そういう意味だと、わたしは解釈してみた。
いまの仕事がつらい。やめたいと思っている。でも…。
すぐに転職なんてできないし、
だいいち、
やりたいことがなんなのかも、よくわかっていない…。
副業をやり始めたけど、思うような成果がでなくて、
なかなか今の仕事をやめられない…。
そんな風に考えて、あたまの中がモヤモヤしているなら、
いっそ、ジャガーさんの、
「仮の本業」
という考え方を取り入れてみてはどうだろう。
現状は変わらなくても、
「いまやっていることは“仮”だから…」と考えるだけで、
少しは気持ちが軽くなると思うのだが、いかがだろうか。
○関わった有名人がスゴい
この本には、
ジャガーさんのお店でアルバイトをしてた人から、ミュージシャンとしてかかわりのあった人たちまで、千葉県出身のミュージシャンがたくさん出てくる。

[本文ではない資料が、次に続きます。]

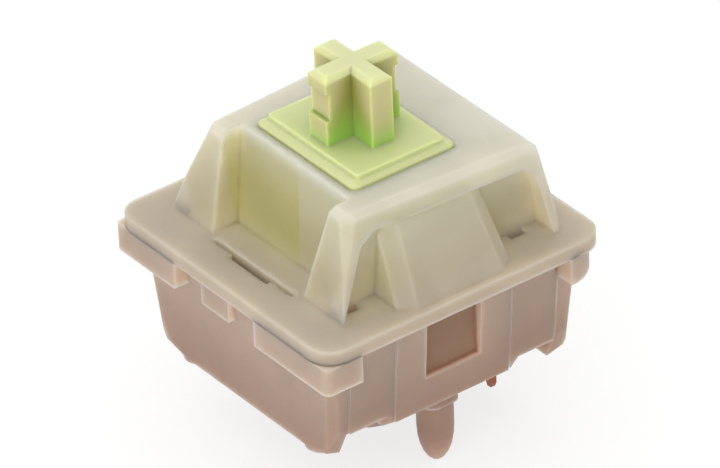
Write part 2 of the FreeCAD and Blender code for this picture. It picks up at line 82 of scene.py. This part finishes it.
# West part of the recess wall, where more of the painted green shows: its slanted edge, its depth and its fade
recess_slant = 0.232
recess_edge = (2.98 * MM, 2.82 * MM)
recess_front = (-4.6 * MM, -4.3 * MM)
recess_back = (-3.2 * MM, -3.4 * MM)
recess_fade = (11.4 * MM, 9.0 * MM)

# Sunk side panels of the base: their depth, half width and top
panel_inner = (6.1 * MM, 6.18 * MM)
panel_outer = (6.4 * MM, 6.3 * MM)
panel_half = (1.62 * MM, 1.5 * MM)
panel_top = (6.5 * MM, 6.3 * MM)

# Reach of the painted light along edges and in corners, and the sizes of the patterns in the nylon
edge_light_reach = 0.5 * MM
edge_light_foot = (4 * MM, 7 * MM)
corner_reach = 2.0 * MM
cloud_size = 3 * MM
nylon_grain = 0.12 * MM
nylon_edge = 0.3 * MM
nylon_scatter = 2.0 * MM
grain_depth = 0.01 * MM


def linear(hex_code):
    """The linear colour of an sRGB hex code."""
    parts = [int(hex_code[i:i + 2], 16) / 255 for i in (0, 2, 4)]
    return tuple(p / 12.92 if p <= 0.04045 else ((p + 0.055) / 1.055) ** 2.4 for p in parts) + (1.0,)


def add(material, kind, inputs=None, **settings):
    """Adds a node to a material, with its settings, and its inputs as values or links."""
    made = material.node_tree.nodes.new(kind)
    for name, value in settings.items():
        setattr(made, name, value)
    for name, value in (inputs or {}).items():
        if isinstance(value, bpy.types.NodeSocket):
            material.node_tree.links.new(value, made.inputs[name])
        else:
            made.inputs[name].default_value = value
    return made


def blank(name):
    """A node material with only its output left in it."""
    material = bpy.data.materials.new(name)
    material.use_nodes = True
    material.node_tree.nodes.clear()
    return material, add(material, "ShaderNodeOutputMaterial")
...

特に、「X-JAPAN」と「氣志團」とのかかわりには、
思わず「ええ話やぁ~」とほっこりしてしまった。
そして圧巻なのが、
聖飢魔Ⅱのデーモン閣下とのツーショット写真!!
わざわざ本を購入してよかったと思えるほどの衝撃。
なんてったって、悪魔と宇宙人。
スマホの待ち受けにしたら、
とんでもない魔除けになりそうなほど、インパクト大だ。
デーモン閣下とジャガーさんの対談は
終始、キャラ設定の甘さをデーモン閣下に突っ込まれるという、
「謎展開」のまま幕を閉じる。
そこはあくまでも容赦しない、と言うことなのだろう。…悪魔だけに…。
○プライドがないのではないッ!ふところが深いのだッ!
それにしても、
千葉県は何を考えているのだろうか。
浦安の埋め立て地を「東京」あつかいされても、
怒るどころか、むしろ誇りに思っているようだし。
以前、成田空港は「新東京」を名乗っていたし。
袖ヶ浦には「東京ドイツ村」などという、
「結局どこなのよ」的な施設まであるし。
そんなんだから、ジャガー星人に侵略され、
本八幡駅前を乗っ取られたのだ。
そういえは、小倉優子のコリン星は茂原にあったし。
大東京の領土拡大にしっぽをふり、
一度ならずも二度までも、宇宙人の侵略を赦してしまった千葉県。
プライド、ないのか~!!
ちょ、まてよ!
プライドがないのではないッ!
ふところが深いのだッ!
宇宙人だろうが何だろうが、受け入れる!
東京だろうが外国だろうが、なんでもあり!
このおおらかさ…。寛容さ…。包容力…。
千葉県のマスコットキャラクター「チーバくん」が
急に雑食モンスターのように見えてきた…(笑)
多様性が求められる今の時代。
いいかげんで、いい加減な
この「気にしなさ加減」が
これからの時代には必要なんだろうな。
○やっと時代が追いついてきた
エキセントリックでサイケデリック。
その いでたちからは想像もつかない人生。
さすが宇宙人だけあって、地球人離れしているなぁ。
一見、自由奔放に好き勝手しているように見えるジャガーさんだけど、
時代の流れを読み、変化に翻弄されながらも商売を続けているのは、
商才に長けていたからだろう。
その後のジャガーさんの活躍はめまぐるしい。
JR総武線(本八幡駅にとまる)で
全面ジャガーさんのラッピングトレインを走らせたり。
(なにやってんだJR東日本…)
地元、市川市のふるさと納税の返礼品になったり。
(どうなってんだ市川市…)
(残念ながら、今はとりあつかってないようですが…)
2021年にジャガー星に帰還してしまったジャガーさん。